Copy out precisely the lines beginning at the line that contains "zip(*points))), Vector(map(max, zip(*points)))" and ending at the line that contains "obj.parent = empty", including both.

########################################

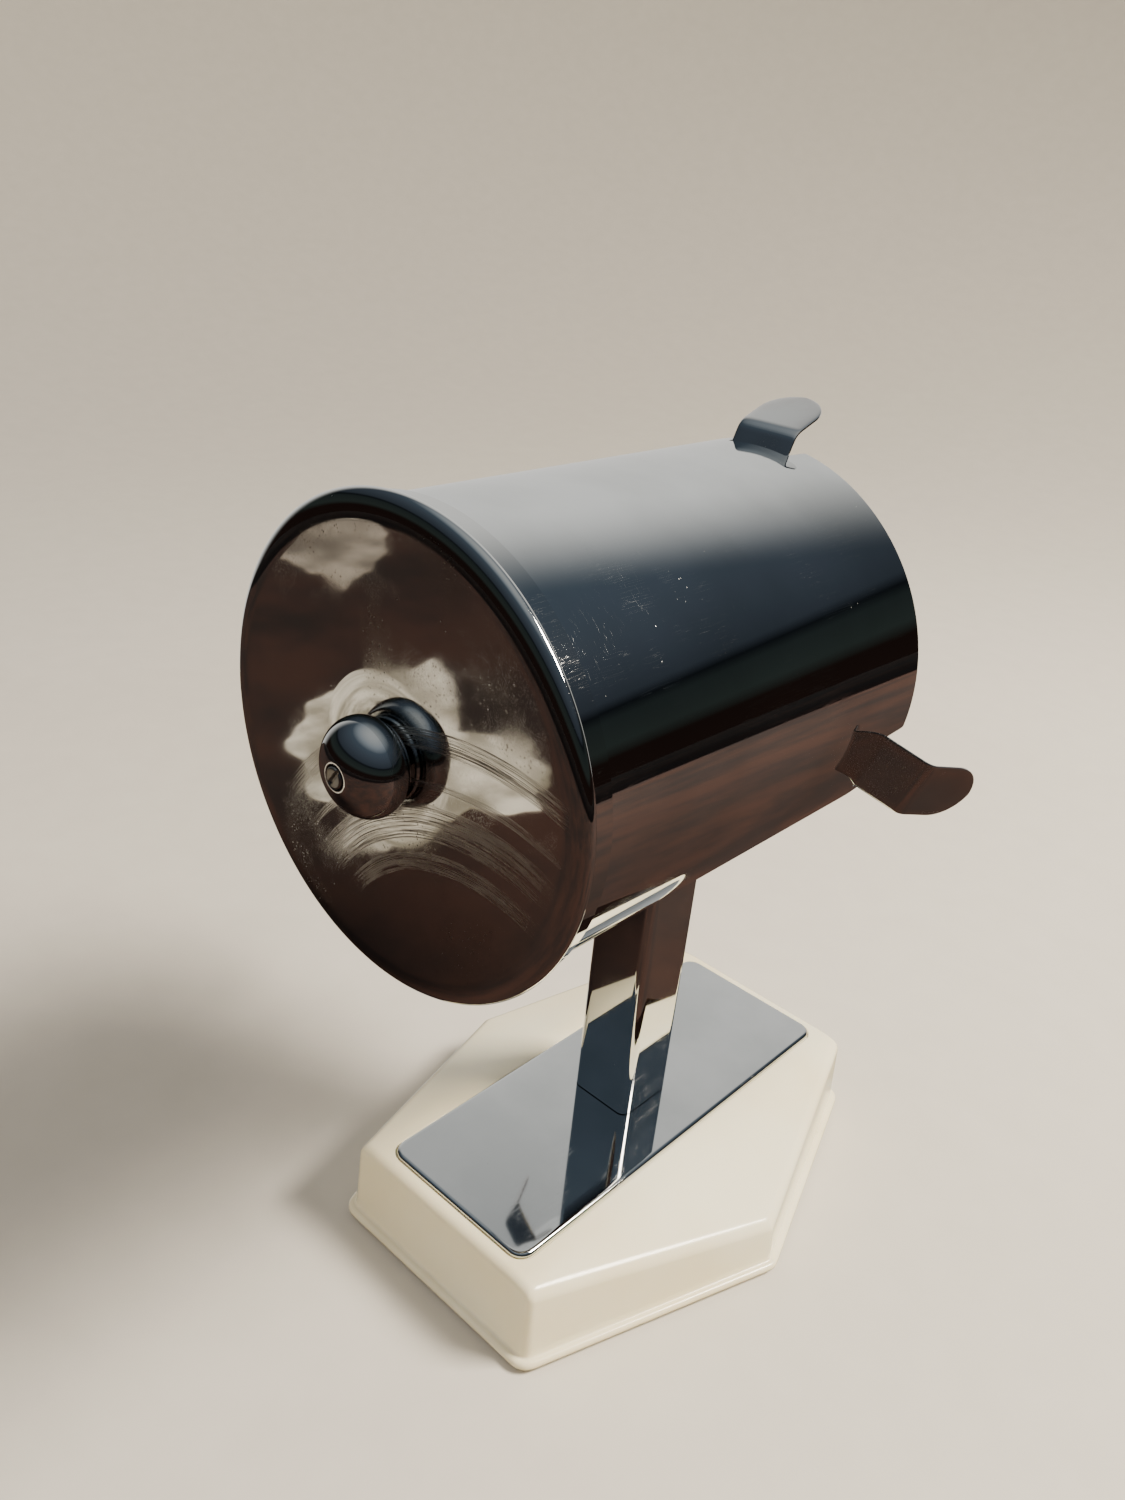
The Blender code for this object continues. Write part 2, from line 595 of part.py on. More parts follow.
def lid_profile():
    """Pressed sheet: flat face, rounded shoulder, rolled bead and short skirt."""
    skirt_inside = DRUM_RADIUS + FIT
    skirt_outside = skirt_inside + LID_SHEET
    skirt_end = LID_FACE + LID_SKIRT_LENGTH
    bead_line = LID_FACE + LID_BEAD_SET_BACK
    roll = LID_BEAD_RADIUS - skirt_outside
    shoulder = LID_BEAD_RADIUS - LID_FLAT_RADIUS
    hole = ROD_TAIL_RADIUS + FIT
    outer = []
    for step in range(6):
        turn = math.radians(90 * step / 5)
        outer.append(
            (
                LID_FLAT_RADIUS + shoulder * math.sin(turn),
                bead_line - LID_BEAD_SET_BACK * math.cos(turn),
            )
        )
    for step in range(1, 4):
        turn = math.radians(90 * step / 3)
        outer.append((skirt_outside + roll * math.cos(turn), bead_line + roll * math.sin(turn)))
    inside_face = LID_FACE + LID_SHEET
    return (
        [(hole, LID_FACE)]
        + outer
        + [
            (skirt_outside, skirt_end),
            (skirt_inside, skirt_end),
            (skirt_inside, bead_line),
            (LID_FLAT_RADIUS, inside_face),
            (hole, inside_face),
        ]
    )


def make_lid(head, chrome, steel):
    turned("lid", lid_profile(), chrome, head, FINE)
    washer_back = LID_FACE - FIT
    washer = ring_profile(
        ROD_TAIL_RADIUS + FIT, KNOB_WASHER_RADIUS, washer_back - KNOB_WASHER_THICKNESS, washer_back
    )
    turned("knob_washer", washer, chrome, head)
    turned("lid_knob", knob_profile(), chrome, head, 36)

    tail_end = knob_tip() - ROD_TAIL_PROUD
    shoulder = REAR_DISC_FRONT + FIT
    rod = [
        (0.0, tail_end),
        (ROD_TAIL_RADIUS * ROD_TAIL_TIP_SHARE, tail_end),
        (ROD_TAIL_RADIUS, tail_end + ROD_TAIL_PROUD),
        (ROD_TAIL_RADIUS, shoulder),
        (ROD_RADIUS, shoulder),
        (ROD_RADIUS, STOP_WASHER_BACK - FIT),
        (ROD_TAIL_RADIUS, STOP_WASHER_BACK - FIT),
        (ROD_TAIL_RADIUS, ROD_FRONT),
        (0.0, ROD_FRONT),
    ]
    turned("guide_rod", rod, steel, head)
    hole = ROD_TAIL_RADIUS + FIT
    nut_front = REAR_DISC_BACK - FIT
    hexagon_nut("rod_nut", hole, ROD_NUT_RADIUS, nut_front - ROD_NUT_LENGTH, nut_front, steel, head)
    hexagon_nut(
        "stop_nut", hole, ROD_NUT_RADIUS, STOP_NUT_FRONT - STOP_NUT_LENGTH, STOP_NUT_FRONT, steel, head
    )
    washer = ring_profile(hole, STOP_WASHER_RADIUS, STOP_WASHER_BACK, STOP_WASHER_FRONT)
    turned("stop_washer", washer, steel, head)


def knob_tip():
    """Where the ball is cut flat round the rod's end."""
    cut = math.sqrt(1 - (KNOB_TIP_RADIUS / KNOB_RADIUS) ** 2)
    return LID_FACE - KNOB_CENTRE - KNOB_HALF_THICKNESS * cut


def knob_profile():
    """A flattened ball, cut flat at its back and round its bore."""
    centre = LID_FACE - KNOB_CENTRE
    back_turn = math.acos((KNOB_BACK - centre) / KNOB_HALF_THICKNESS)
    tip_turn = math.pi - math.asin(KNOB_TIP_RADIUS / KNOB_RADIUS)
    bore = ROD_TAIL_RADIUS + FIT
    steps = 10
    outside = []
    for step in range(steps + 1):
        turn = tip_turn + (back_turn - tip_turn) * step / steps
        outside.append(
            (KNOB_RADIUS * math.sin(turn), centre + KNOB_HALF_THICKNESS * math.cos(turn))
        )
    return [(bore, knob_tip())] + outside + [(bore, KNOB_BACK)]


# ---------------------------------------------------------------- carriage
def make_carriage(carriage, chrome, steel, brass):
    sleeve = turned(
        "sleeve",
        ring_profile(SLEEVE_INSIDE, SLEEVE_RADIUS, SLEEVE_BACK, SLEEVE_FRONT),
        chrome,
        carriage,
        FINE,
    )
    hole = pivot_bar(0.0, PIVOT_RADIUS + FIT, -DRUM_RADIUS, DRUM_RADIUS)
    shape_with(sleeve, "DIFFERENCE", hole)

    edge = SLEEVE_INSIDE - FIT
    hub_bore = BUSH_RADIUS + FIT
    hub_front = BUSH_FRONT - BUSH_COLLAR - FIT
    spider = [
        (hub_bore, SLEEVE_BACK),
        (edge, SLEEVE_BACK),
        (edge, SLEEVE_BACK + SPIDER_FLANGE_LENGTH),
        (edge - SPIDER_FLANGE, SLEEVE_BACK + SPIDER_FLANGE_LENGTH),
        (edge - SPIDER_FLANGE, SLEEVE_BACK + SPIDER_THICKNESS),
        (SPIDER_HUB_RADIUS, SLEEVE_BACK + SPIDER_THICKNESS),
        (SPIDER_HUB_RADIUS, hub_front),
        (hub_bore, hub_front),
    ]
    spider = turned("rear_spider", spider, steel, carriage, FINE)
    low, high = SLEEVE_BACK - CUT_PAST, SLEEVE_BACK + SPIDER_THICKNESS + CUT_PAST
    window_radius = DRUM_RADIUS * SPIDER_WINDOW_RADIUS_SHARE
    window = turned_mesh("window", ring_profile(0.0, window_radius, low, high), COARSE)
    places = [
        Matrix.Rotation(math.radians(120 * index + 30), 4, "Z")
        @ Matrix.Translation((DRUM_RADIUS * SPIDER_WINDOW_CENTRE_SHARE, 0.0, 0.0))
        for index in range(3)
    ]
    shape_with(spider, "DIFFERENCE", join_copies(window, places))
    bush_bore = ROD_RADIUS + RUN
    bush = [
        (bush_bore, SLEEVE_BACK),
        (BUSH_RADIUS, SLEEVE_BACK),
        (BUSH_RADIUS, BUSH_FRONT - BUSH_COLLAR),
        (BUSH_COLLAR_RADIUS, BUSH_FRONT - BUSH_COLLAR),
        (BUSH_COLLAR_RADIUS, BUSH_FRONT),
        (bush_bore, BUSH_FRONT),
    ]
    turned("spider_bush", bush, brass, carriage)

    for side, angle in TAB_ANGLE.items():
        bend, tip = DRUM_RADIUS + TAB_BEND_OUT[side], DRUM_RADIUS + TAB_TIP_OUT[side]
        mesh = tab_mesh(f"finger_tab_{side}", bend, tip)
        mesh.transform(Matrix.Rotation(angle - math.pi / 2, 4, "Z"))
        add_object(f"finger_tab_{side}", mesh, chrome, carriage)

    pin_inside = PAN_RADIUS - PIVOT_INSET
    washer_inside = (PAN_RADIUS + SLEEVE_INSIDE - TILT_WASHER_THICKNESS) / 2
    washer_outside = washer_inside + TILT_WASHER_THICKNESS
    for side, half_turn in (("right", 0.0), ("left", math.pi)):
        turn = Matrix.Rotation(half_turn, 4, "Z")
        pin = pivot_bar(0.0, PIVOT_RADIUS, pin_inside, SLEEVE_RADIUS - FIT)
        pin.transform(turn)
        add_object(f"pivot_pin_{side}", pin, steel, carriage)
        washer = pivot_bar(PIVOT_RADIUS + FIT, TILT_WASHER_RADIUS, washer_inside, washer_outside)
        washer.transform(turn)
        add_object(f"tilt_washer_{side}", washer, brass, carriage)


def pivot_bar(bore, radius, low, high):
    """A bar, or a ring, along X round the tilt axis."""
    bar = turned_mesh("pivot", ring_profile(bore, radius, low, high), COARSE)
    bar.transform(Matrix.Translation((0.0, 0.0, TILT_AXIS)) @ Matrix.Rotation(math.pi / 2, 4, "Y"))
    return bar


def tab_mesh(name, bend_radius, tip_radius):
    """A bent strip, standing on +Y, from its welded foot to its rounded tip.

    The middle layer runs through the corners listed as (radius, forward); the strip
    is given its thickness square to that path, mitred at each bend.
    """
    foot_radius = SLEEVE_INSIDE - FIT - TAB_THICKNESS / 2 - foot_sagitta()
    turn_at = SLEEVE_FRONT + TAB_TURN
    path = [
        Vector((foot_radius, turn_at - TAB_FOOT_LENGTH)),
        Vector((foot_radius, turn_at)),
        Vector((bend_radius, turn_at + TAB_LEG_RISE)),
        Vector((tip_radius, turn_at + TAB_LEG_RISE + TAB_TIP_LENGTH)),
    ]
    half_foot, half = TAB_FOOT_WIDTH / 2, TAB_WIDTH / 2
    stations = [(path[0], normal_at(path, 0), half_foot), (path[1], normal_at(path, 1), half_foot)]
    neck = path[1].lerp(path[2], TAB_NECK_SHARE)
    leg_normal = normal_of(path[1], path[2])
    stations += [(neck, leg_normal, half), (path[2], normal_at(path, 2), half)]
    along = (path[3] - path[2]).normalized()
    tip_normal = normal_of(path[2], path[3])
    steps = 8
    for step in range(steps):
        turn = math.radians(90 * step / steps)
        place = path[3] - along * half * (1 - math.sin(turn))
        stations.append((place, tip_normal, half * math.cos(turn)))
    stations.append((path[3], tip_normal, half * TAB_TIP_FLAT_SHARE))

    vertices = []
    for place, normal, half_width in stations:
        for side in (-1, 1):
            for layer in (-1, 1):
                point = place + normal * (layer * TAB_THICKNESS / 2)
                vertices.append((side * half_width, point.x, point.y))
    faces = [[0, 1, 3, 2]]
    for step in range(len(stations) - 1):
        low, high = 4 * step, 4 * step + 4
        faces += [
            [low, high, high + 1, low + 1],
            [low + 2, low + 3, high + 3, high + 2],
            [low, low + 2, high + 2, high],
            [low + 1, high + 1, high + 3, low + 3],
        ]
    last = 4 * (len(stations) - 1)
    faces.append([last, last + 2, last + 3, last + 1])
    mesh = mesh_from(name, vertices, faces)
    grown = bmesh.new()
    grown.from_mesh(mesh)
    bmesh.ops.recalc_face_normals(grown, faces=grown.faces)
    grown.to_mesh(mesh)
    grown.free()
    return mesh


def foot_sagitta():
    """How far a flat foot stands off the sleeve's round inside."""
    return SLEEVE_INSIDE - math.sqrt(SLEEVE_INSIDE**2 - (TAB_FOOT_WIDTH / 2) ** 2)


def normal_of(start, end):
    along = (end - start).normalized()
    return Vector((along.y, -along.x))


def normal_at(path, index):
    """The mitre direction at a corner, long enough to keep the strip's thickness."""
    if index == 0:
        return normal_of(path[0], path[1])
    before = normal_of(path[index - 1], path[index])
    after = normal_of(path[index], path[index + 1])
    middle = (before + after).normalized()
    return middle / middle.dot(before)


# ---------------------------------------------------------------- mirror
def make_mirror(tilt, chrome, card, glass):
    """The pieces are turned round the tilt empty, whose origin is the tilt axis."""
    rear = PAN_REAR - TILT_AXIS
    pan = [
        (0.0, rear),
        (PAN_RADIUS - PAN_EDGE, rear),
        (PAN_RADIUS, rear + PAN_EDGE),
        (PAN_RADIUS, rear + PAN_DEPTH),
        (PAN_BORE, rear + PAN_DEPTH),
        (PAN_BORE, rear + PAN_BACK),
        (0.0, rear + PAN_BACK),
    ]
    pan = turned("mirror_pan", pan, chrome, tilt, FINE)
    hole = pivot_bar(0.0, PIVOT_RADIUS + RUN, -DRUM_RADIUS, DRUM_RADIUS)
    hole.transform(Matrix.Translation((0.0, 0.0, -TILT_AXIS)))
    shape_with(pan, "DIFFERENCE", hole)
    edge = PAN_BORE - FIT
    low = BACKING_REAR - TILT_AXIS
    turned(
        "mirror_backing", ring_profile(0.0, edge, low, low + BACKING_THICKNESS), card, tilt, FINE
    )
    low = GLASS_REAR - TILT_AXIS
    turned("mirror_glass", ring_profile(0.0, edge, low, low + GLASS_THICKNESS), glass, tilt, FINE)
    low = BEZEL_REAR - TILT_AXIS
    bezel = ring_profile(edge - BEZEL_WIDTH, edge, low, low + BEZEL_THICKNESS)
    turned("bezel_ring", bezel, chrome, tilt, FINE)


def make_empty(name, parent=None, forward=0.0):
    """An empty on the drum's axis; children measure forward along its +Z."""
    made = bpy.data.objects.new(name, None)
    bpy.context.scene.collection.objects.link(made)
    made.parent = parent
    made.location = (0.0, 0.0, forward)
    return made


for old in list(bpy.data.objects):
    bpy.data.objects.remove(old)

chrome_plate = material("chrome", (0.62, 0.62, 0.60), 0.08, 1.0)
cream_plastic = material("cream_plastic", (0.78, 0.73, 0.58), 0.25, 0.0)
cast_iron = material("cast_iron", (0.08, 0.08, 0.08), 0.75, 0.9)
black_paint = material("black_paint", (0.02, 0.02, 0.02), 0.5, 0.0)
green_felt = material("green_felt", (0.04, 0.12, 0.07), 0.95, 0.0)
zinc_steel = material("zinc_steel", (0.50, 0.51, 0.53), 0.35, 1.0)
brass_metal = material("brass", (0.60, 0.44, 0.18), 0.3, 1.0)
brown_card = material("brown_card", (0.25, 0.16, 0.09), 0.9, 0.0)
silvered_glass = material("silvered_glass", (0.86, 0.88, 0.88), 0.02, 1.0)

head_axis = make_empty("head_axis")
head_axis.location = (0.0, 0.0, AXIS_HEIGHT)
head_axis.rotation_euler.x = math.pi / 2
carriage_slide = make_empty("carriage_slide", head_axis)
mirror_tilt = make_empty("mirror_tilt", carriage_slide, TILT_AXIS)

make_foot(cream_plastic, chrome_plate, cast_iron, black_paint, green_felt, zinc_steel)
make_post(head_axis, chrome_plate, zinc_steel, brass_metal)
make_drum(head_axis, chrome_plate, zinc_steel, green_felt)
make_lid(head_axis, chrome_plate, zinc_steel)
make_carriage(carriage_slide, chrome_plate, zinc_steel, brass_metal)
make_mirror(mirror_tilt, chrome_plate, brown_card, silvered_glass)
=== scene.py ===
"""The looks of an extendable shaving mirror on a square post and a moulded foot.

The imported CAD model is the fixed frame. Each piece below is worked out from its CAD
piece's box, and takes that piece's place.
"""

import math

import bmesh
import bpy
import numpy as np
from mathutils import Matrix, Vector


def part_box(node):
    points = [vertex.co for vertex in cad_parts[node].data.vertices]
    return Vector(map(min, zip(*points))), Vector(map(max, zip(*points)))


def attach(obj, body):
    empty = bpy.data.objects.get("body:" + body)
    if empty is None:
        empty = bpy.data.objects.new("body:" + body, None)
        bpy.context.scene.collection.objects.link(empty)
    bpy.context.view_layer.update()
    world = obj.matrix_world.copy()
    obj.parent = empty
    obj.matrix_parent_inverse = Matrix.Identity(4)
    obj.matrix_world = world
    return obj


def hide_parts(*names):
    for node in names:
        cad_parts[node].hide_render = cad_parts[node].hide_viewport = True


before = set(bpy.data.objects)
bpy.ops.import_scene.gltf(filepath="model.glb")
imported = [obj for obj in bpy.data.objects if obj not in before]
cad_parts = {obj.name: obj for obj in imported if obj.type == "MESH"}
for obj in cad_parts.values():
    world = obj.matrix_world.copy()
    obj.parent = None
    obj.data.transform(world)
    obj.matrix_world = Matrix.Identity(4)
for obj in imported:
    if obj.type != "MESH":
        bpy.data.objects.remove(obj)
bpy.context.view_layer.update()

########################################

Answer to the exercise:
    return Vector(map(min, zip(*points))), Vector(map(max, zip(*points)))


def attach(obj, body):
    empty = bpy.data.objects.get("body:" + body)
    if empty is None:
        empty = bpy.data.objects.new("body:" + body, None)
        bpy.context.scene.collection.objects.link(empty)
    bpy.context.view_layer.update()
    world = obj.matrix_world.copy()
    obj.parent = empty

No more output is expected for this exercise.